Hot chops in the city
A preview of some releases to come from Portland’s new blues label Sideburn Records
Since its inception some two decades ago, Portland, Oregon’s Burnside Records has issued over 40 albums of blues. This indie outfit has recently branched out and formed a subsidiary label, Sideburn Records, dedicated to “rockin’ roots music.” Four new releases indicate the scope of this adventurous company, which has a local connection via its 1992 CD, Have Mercy—Live featuring the Lloyd Jones Struggle in a superb performance recorded at the Sierra Nevada Brewery’s pub.
Alice Stuart’s Can’t Find No Heaven features an eclectic musical veteran in a program of traditional blues and originals. Stuart got her start in the ‘60s as a folk singer who shared stages and toured with Joan Baez, Mississippi John Hurt, Muddy Waters, Jerry Garcia, Albert King and others, as well as being one of the original Mothers of Invention! A handful of records (on Arhoolie, Fantasy and her own label) and appearances at the Strawberry Music Festival (and elsewhere) helped cement her reputation as “a major talent” (Rolling Stone)—one who has played Chico before and made many instant fans.
Stuart is a double threat: Her finger picking, as demonstrated on Furry Lewis’s “Turn Your Money Green” and Skip James’s “Rather Be the Devil,” is fluent and precise, while her clear voice rings out with feeling. She can whip out the electric stuff, too, as she effectively demonstrates on a gender-switching version of Mississippi Fred McDowell’s “Drop Down, Mama,” where she and label mate Terry Robb get down on slide guitars. Purists may dislike the fact that she incorporates her own verses into some of the songs, but that was standard practice in the old days when lyrics were frequently “borrowed” and added to one’s own repertory.
Guitarist Terry Robb’s fourth album for Burnside, When I Play My Blues Guitar, finds this deft fingerpicker going the solo acoustic route on 13 numbers that range in scope from three ragtime medleys through such traditional fare as Furry Lewis’s “Judge Boushay Blues” (where he gets that same high-ringing tone that Lewis was noted for) and Tommy Johnson’s “Bye-Bye” (which the composer of “Canned Heat Blues” recorded in 1928). Also included are his own intriguing compositions, such as “Fahey in Bush Park” (which celebrates John Fahey, his late mentor, whom he produced and with whom he performed) and “Goin’ to California” ("[where] I’ll stay dry all the time"), certainly an admirable goal for the Pacific Northwest resident. Like Stuart, Robb is also affiliated with the Port Townsend Country Blues Festival.

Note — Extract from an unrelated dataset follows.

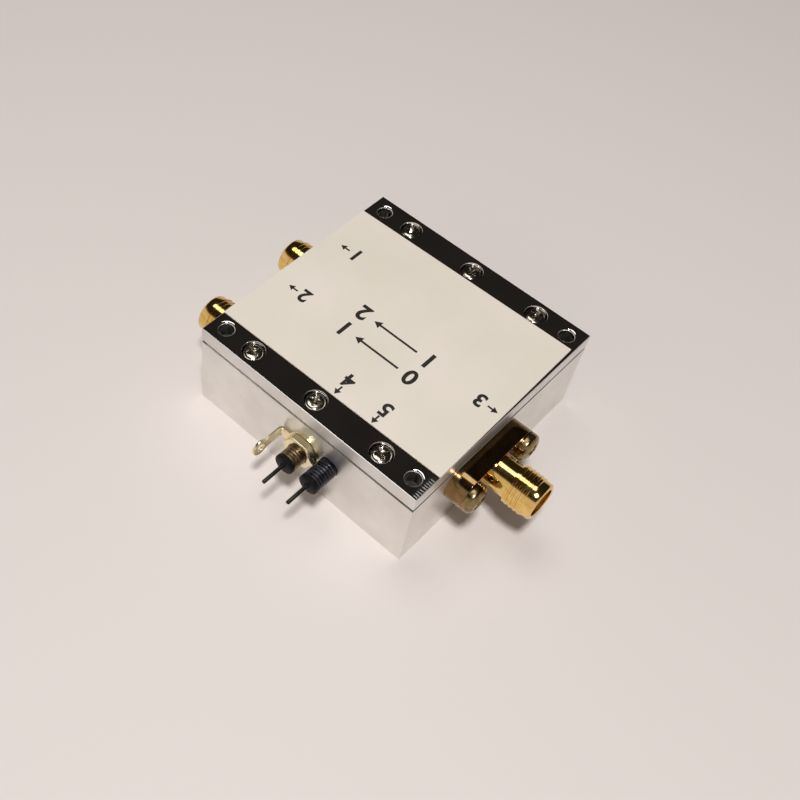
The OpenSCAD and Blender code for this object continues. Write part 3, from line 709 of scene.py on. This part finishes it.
# Port jacks
# Two shorter gold-plated jacks, without a flange, whose shanks screw into the opposite wall.

shank_r = 2.5 * MM
shank_from = -4 * MM
for name in ("port_1", "port_2"):
    node = name + "_jack_body"
    barrel = jack_barrel(shank_from, shank_r, 0, -wall_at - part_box(node)[0].x)
    barrel.transform(facing(node, "-X"))
    add_piece(name + "_jack", barrel, gold_plate, "housing", "gold_plate", node)


# Feedthroughs
# Threaded filter sleeves that screw in from the cavity, closed with black resin round a tinned
# pin. The supply one is dull brass, and the control one has a dark plating.

# Old plated brass is brown and blotchy, with broad soft glints.
dull_brass, tree, shader, place = new_material("dull_plated_brass", metallic=1, roughness=0.34)
mottle(tree, shader, place, 0.9, "9C8768", "5E5140", (0.3, 0.42))

# Dark nickel is a cold grey, nearly black, that still glints like metal.
dark_plate, tree, shader, place = new_material("dark_nickel_plate", metallic=1, roughness=0.32)
mottle(tree, shader, place, 0.9, "57565F", "2F2E36", (0.3, 0.42))

# Cast resin is black with a matt skin, and hardly glints.
resin, tree, shader, place = new_material("black_potting_resin", metallic=0, roughness=0.5)
shader.inputs["IOR"].default_value = 1.5
shader.inputs["Specular IOR Level"].default_value = 0.15
mottle(tree, shader, place, 0.6, "0E0D0D", "080707")

# Tin darkened to near black as painted shade, with a blurred line of light along the pin.
darkened_tin, tree, shader, place = new_material("darkened_tinned_pin", metallic=1, roughness=0.36)
mottle(tree, shader, place, 0.7, "3A3632", "24211F", (0.3, 0.42))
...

Guitarists John Bunzow’s and Tim Carroll’s CDs (Darkness and Light and Always Tomorrow, respectively) feature their own originals, and it was this desire to keep writing and singing their own songs that drew them to Nashville from opposite sides of the country.
As Bunzow puts it, “I found myself fortunate to work in venues where original material was appreciated.” Recorded in a friend’s basement in Nashville, Bunzow’s CD finds him in the company of several other instruments (e.g., pedal steel guitar, harmony vocalists) plus a rhythm section. Besides the typical songs of loving and leaving—"Love Is the Only Rescue,” “Long Gone Train” (he’s on it), “Chasin’ Trains” (the one with his baby on board), the title track posits the duality of good and evil to be found at the corner of darkness and light ("I’m callin’ on my good intentions to help me do what’s right. … There’s a lit up sign, ‘Walk, Don’t Walk,’ keeps flashin’ through my mind"), while the deathly slow “I’m Just Tryin’ to Get By” chronicles a newly laid-off worker ("They call it consolidation, just a word for obsolete"). One of the most harrowing songs, “Choices Come Easy,” is about a 16-year-old who fled an unwholesome home situation, only to start working as a stripper and using drugs—"choices sure come easy when they’re down to none.”
Tim Carroll’s CD hews more to the honky-tonkin’ side of Nashville, where it too was recorded. Carroll’s nasal vocals and raucous guitar are wedded as much to rock and roll as to C&W, especially on “Puts the Sugar On,” which, with the horn backing, seems straight out of the Stones’ Exile on Main Street period. One of his most unique songs, and this in a collection of true originals, is “The T.G.V.” (I wonder how that goes over in Nashville), a solid country kicker about the Trains a Grand Vitesse, the French streamliners that can hit 200 mph with the line, “I wonder what the Singin’ Brakeman up in heaven might be thinkin’ if he saw this orange streamlined thing.” Yeah, me too! Songs like “(Why Do I Need a) Job"—"These hours are great and I’m never late"—and “Get Me High” show his lighter side.
That’s just a brief preview of some fascinating goods (to be sure!) arriving from this new blues label in rainy Portland—artists who will undoubtedly be headed our way for some great live shows in the future.